Nanocrystalline Cubic Silicon Carbide: A Route to Superhardness

Abstract Superhard materials other than diamond and cubic boron nitride have been actively pursued in the past two decades. Cubic silicon carbide, i.e., β‐SiC, is a well‐known hard material with typical hardness <30 GPa. Although nanostructuring has been proven to be effective in enhancing materials’ hardness by virtue of the Hall–Petch effect, it remains a significant challenge to improve hardness of β‐SiC beyond the superhard threshold of 40 GPa. Here, the fabrication of nanocrystalline β‐SiC bulks is reported by sintering nanoparticles under high pressure and high temperature.

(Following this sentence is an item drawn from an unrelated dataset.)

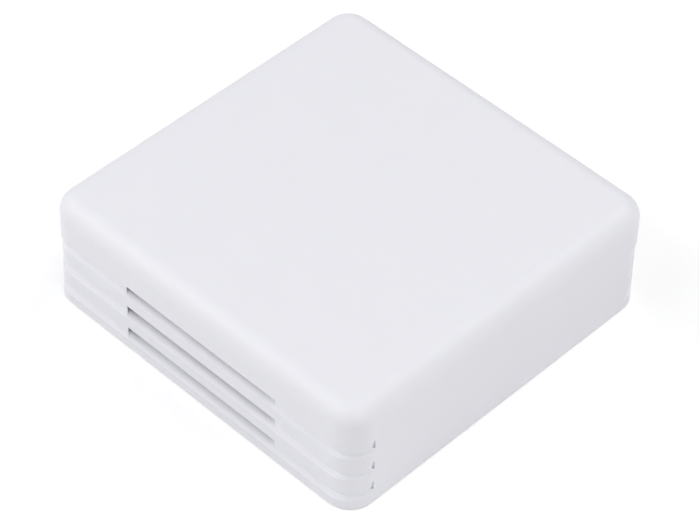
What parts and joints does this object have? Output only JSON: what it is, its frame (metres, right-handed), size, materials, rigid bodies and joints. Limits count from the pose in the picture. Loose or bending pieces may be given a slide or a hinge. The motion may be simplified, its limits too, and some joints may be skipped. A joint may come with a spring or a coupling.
{
  "type": "temperature sensor",
  "caption": "Square white wall-mounted room temperature sensor with a plain clip-fit cover, ribbed and vented upper and lower sides, base plate and circuit board.",
  "frame": {"origin": "centre of the housing's back, on the wall", "axes": "+Z out of the wall through the front face, +Y up the wall, +X to the right; the vented sides face -Y and +Y"},
  "size_m": [0.085, 0.085, 0.027],
  "materials": {
    "cover_abs": "white ABS, moulded with a fine matt texture",
    "base_abs": "white ABS, moulded, satin",
    "board_laminate": "green solder mask on glass-epoxy laminate",
    "zinc_steel": "zinc-plated steel",
    "tinned_copper": "bright tin plating on copper alloy",
    "gold_pins": "thin gold plating on brass",
    "clamp_steel": "nickel-plated steel, stamped",
    "terminal_polyamide": "green polyamide, moulded",
    "switch_housing": "red moulded thermoplastic",
    "slider_white": "white moulded polyamide",
    "button_black": "black moulded thermoplastic",
    "chip_resin": "black moulding epoxy",
    "can_aluminium": "drawn aluminium can",
    "crystal_lid": "plated steel lid on ceramic",
    "sensor_resin": "black moulding epoxy",
    "led_resin": "clear resin on a white carrier",
    "resistor_film": "black glazed film on alumina",
    "capacitor_ceramic": "tan barium titanate ceramic"
  },
  "bodies": {
    "base": {"base_plate": "base_abs", "latch_tongues": "base_abs", "circuit_board": "board_laminate", "board_screws": "zinc_steel", "terminal_block": "terminal_polyamide", "terminal_contacts": "tinned_copper", "dip_switch": "switch_housing", "push_button": "button_black", "microcontroller": "chip_resin", "microcontroller_leads": "tinned_copper", "bus_transceiver": "chip_resin", "transceiver_leads": "tinned_copper", "voltage_regulator": "chip_resin", "regulator_leads": "tinned_copper", "crystal": "crystal_lid", "capacitor_foot": "button_black", "filter_capacitor": "can_aluminium", "temperature_sensor": "sensor_resin", "status_led": "led_resin", "programming_header": "button_black", "header_pins": "gold_pins", "chip_resistors": "resistor_film", "ceramic_capacitors": "capacitor_ceramic"},
    "cover": {"front_cover": "cover_abs"},
    "terminal_screw_1": {"terminal_screw_1": "zinc_steel"},
    "wire_clamp_1": {"wire_clamp_1": "clamp_steel"},
    "terminal_screw_2": {"terminal_screw_2": "zinc_steel"},
    "wire_clamp_2": {"wire_clamp_2": "clamp_steel"},
    "terminal_screw_3": {"terminal_screw_3": "zinc_steel"},
    "wire_clamp_3": {"wire_clamp_3": "clamp_steel"},
    "terminal_screw_4": {"terminal_screw_4": "zinc_steel"},
    "wire_clamp_4": {"wire_clamp_4": "clamp_steel"},
    "dip_slider_1": {"dip_slider_1": "slider_white"},
    "dip_slider_2": {"dip_slider_2": "slider_white"},
    "dip_slider_3": {"dip_slider_3": "slider_white"},
    "dip_slider_4": {"dip_slider_4": "slider_white"},
    "button_cap": {"button_cap": "button_black"}
  },
  "joints": [
    {"name": "cover_lift", "type": "slide", "parent": "base", "child": "cover", "axis": [0, 0, 1], "range_m": [0, 0.045], "deforming": ["latch_tongues"]},
    {"name": "terminal_turn_1", "type": "hinge", "parent": "base", "child": "terminal_screw_1", "pos_m": [-0.0075, 0.0039, 0.018], "axis": [0, 0, -1], "range_deg": [0, 1440]},
    {"name": "clamp_rise_1", "type": "slide", "parent": "base", "child": "wire_clamp_1", "axis": [0, 0, 1], "range_m": [0, 0.0018]},
    {"name": "terminal_turn_2", "type": "hinge", "parent": "base", "child": "terminal_screw_2", "pos_m": [-0.0025, 0.0039, 0.018], "axis": [0, 0, -1], "range_deg": [0, 1440]},
    {"name": "clamp_rise_2", "type": "slide", "parent": "base", "child": "wire_clamp_2", "axis": [0, 0, 1], "range_m": [0, 0.0018]},
    {"name": "terminal_turn_3", "type": "hinge", "parent": "base", "child": "terminal_screw_3", "pos_m": [0.0025, 0.0039, 0.018], "axis": [0, 0, -1], "range_deg": [0, 1440]},
    {"name": "clamp_rise_3", "type": "slide", "parent": "base", "child": "wire_clamp_3", "axis": [0, 0, 1], "range_m": [0, 0.0018]},
    {"name": "terminal_turn_4", "type": "hinge", "parent": "base", "child": "terminal_screw_4", "pos_m": [0.0075, 0.0039, 0.018], "axis": [0, 0, -1], "range_deg": [0, 1440]},
    {"name": "clamp_rise_4", "type": "slide", "parent": "base", "child": "wire_clamp_4", "axis": [0, 0, 1], "range_m": [0, 0.0018]},
    {"name": "dip_slide_1", "type": "slide", "parent": "base", "child": "dip_slider_1", "axis": [0, 1, 0], "range_m": [0, 0.0015]},
    {"name": "dip_slide_2", "type": "slide", "parent": "base", "child": "dip_slider_2", "axis": [0, 1, 0], "range_m": [0, 0.0015]},
    {"name": "dip_slide_3", "type": "slide", "parent": "base", "child": "dip_slider_3", "axis": [0, 1, 0], "range_m": [0, 0.0015]},
    {"name": "dip_slide_4", "type": "slide", "parent": "base", "child": "dip_slider_4", "axis": [0, 1, 0], "range_m": [0, 0.0015]},
    {"name": "button_press", "type": "slide", "parent": "base", "child": "button_cap", "axis": [0, 0, -1], "range_m": [0, 0.00025], "stiffness_N_per_m": 500}
  ],
  "couplings": [
    {"joint": "terminal_turn_1", "follows": "clamp_rise_1", "rad_per_m": 13963},
    {"joint": "terminal_turn_2", "follows": "clamp_rise_2", "rad_per_m": 13963},
    {"joint": "terminal_turn_3", "follows": "clamp_rise_3", "rad_per_m": 13963},
    {"joint": "terminal_turn_4", "follows": "clamp_rise_4", "rad_per_m": 13963}
  ]
}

These β‐SiC bulks are densely sintered with average grain sizes down to 10 nm depending on the sintering conditions, and the Vickers hardness increases with decreasing grain size following the Hall–Petch relation. Particularly, the bulk sintered under 25 GPa and 1400 °C shows an average grain size of 10 nm and an asymptotic Vickers hardness of 41.5 GPa. Boosting the hardness of β‐SiC over the superhard threshold signifies an important progress in superhard materials research. A broader family of superhard materials is in sight through successful implementation of nanostructuring in other hard materials such as BP.